Think Exorcist meets Jaws the Revenge (that's the one where the shark growls). Now, think snakes, instead of sharks but keep Satan and a priest. Did I mention there's a dog track?
Now, I've got a pretty high threshold of B-movie tolerance (as anyone who knows me can attest), but it was a bit of a chore getting through this one.
The story begins with a trainload of greyhounds and a king cobra. Not too bad for openers. But the plot doesn't so much unravel as it never knits together in the first place. Gretchen Corbett plays the doctor who starts to notice something unusual about the snake bites she's been treating and calls in an expert. The attacks threaten the opening of the new dog track which doesn't make the mayor at all happy. But the snakes are not there because of the dog track or even the lovely Ms.
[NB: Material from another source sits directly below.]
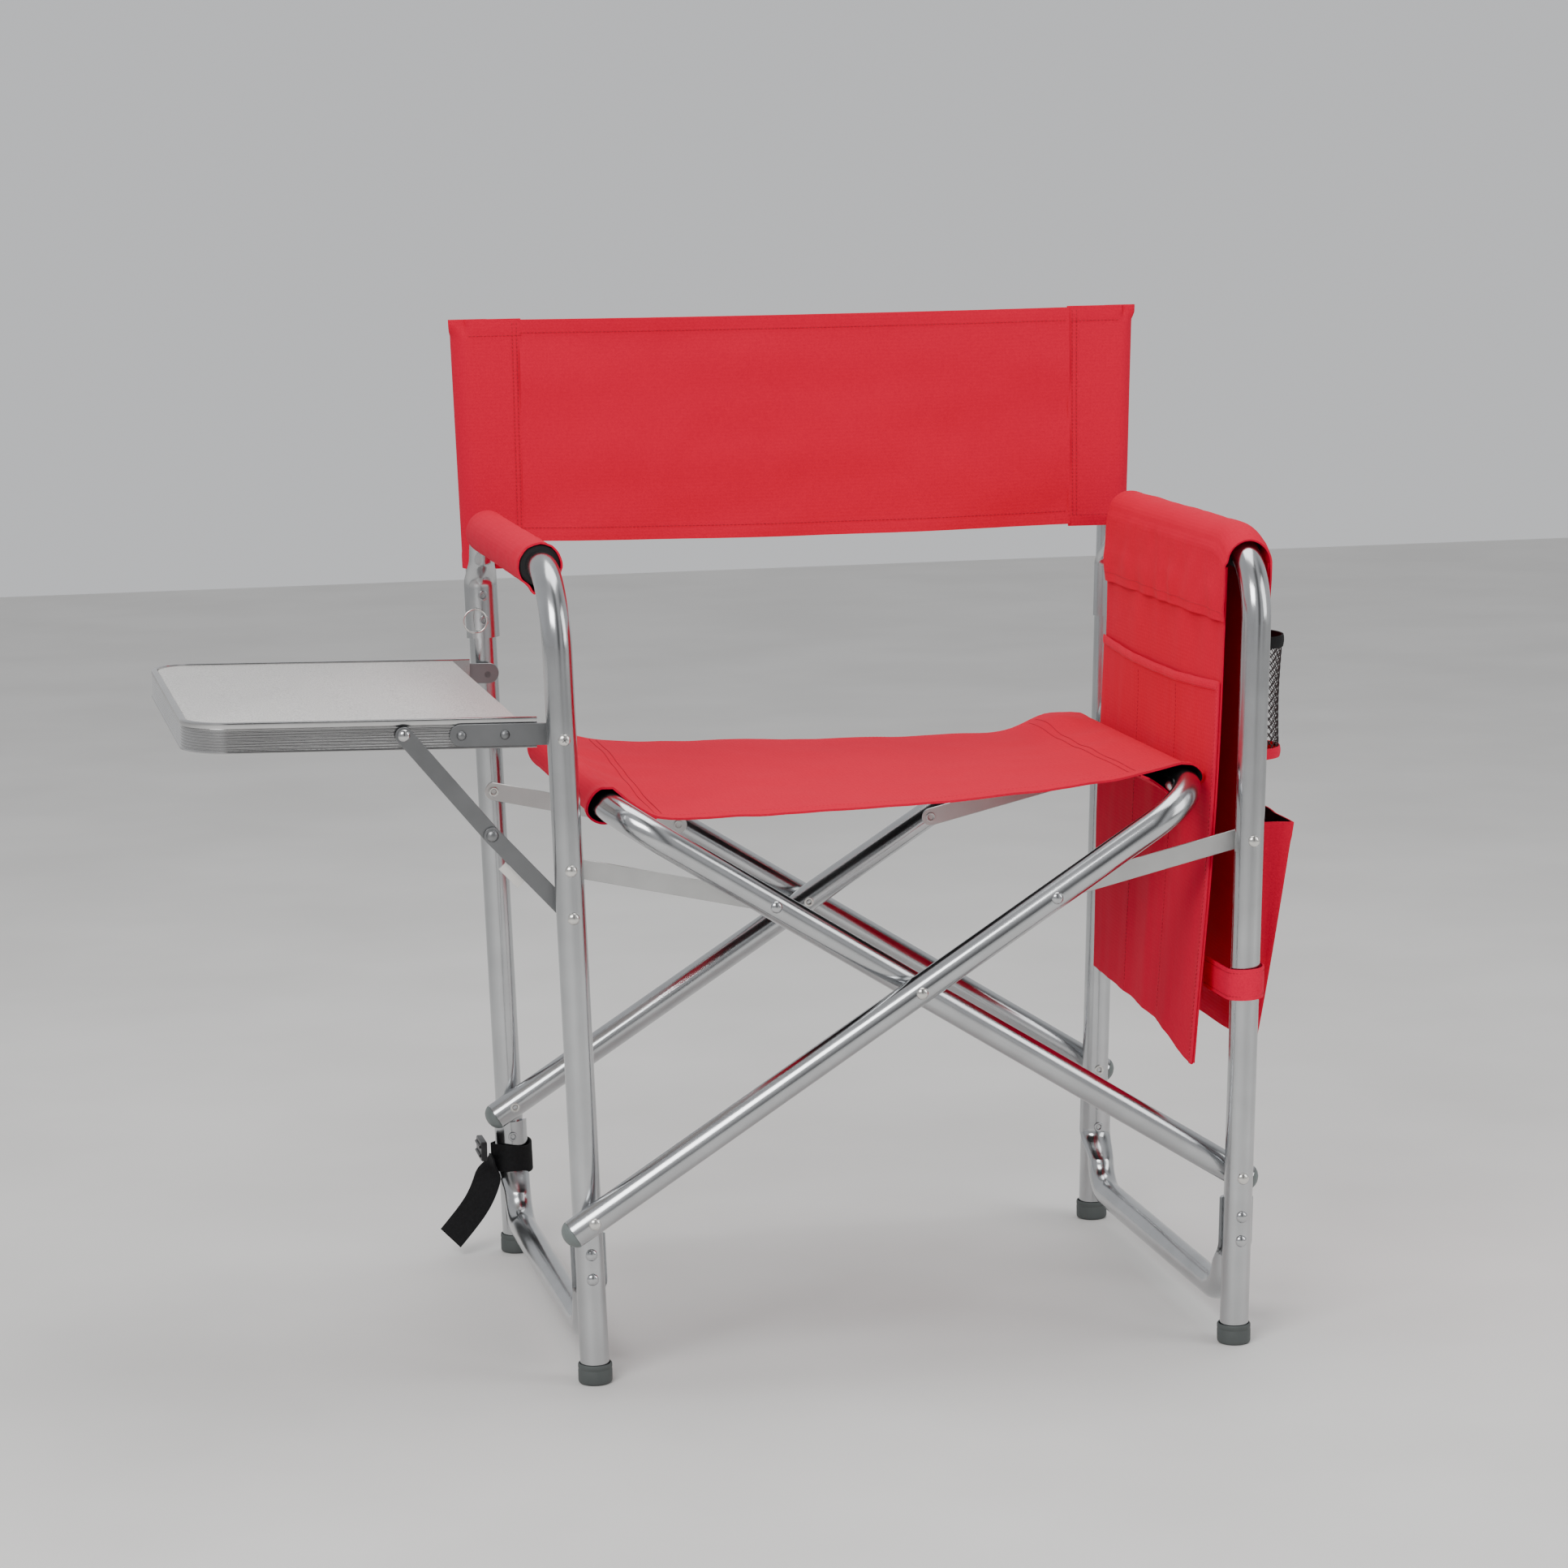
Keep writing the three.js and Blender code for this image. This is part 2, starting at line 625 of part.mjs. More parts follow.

Corbett. They are there because of Fritz Weaver, who plays a priest who is under some extremely complicated curse put on his family many generations ago by some pissed off druids. Near as I was able to make out, the priest is left with no choice but to face his foe by going into a cave and lying down in a large stone bathtub.
OK, so it wasn't a brilliant movie. But they did have the decency to use real snakes (for the most part). And one interesting thing to note is the appearance of a VERY young Christina Applegate in what seems to have been her film debut.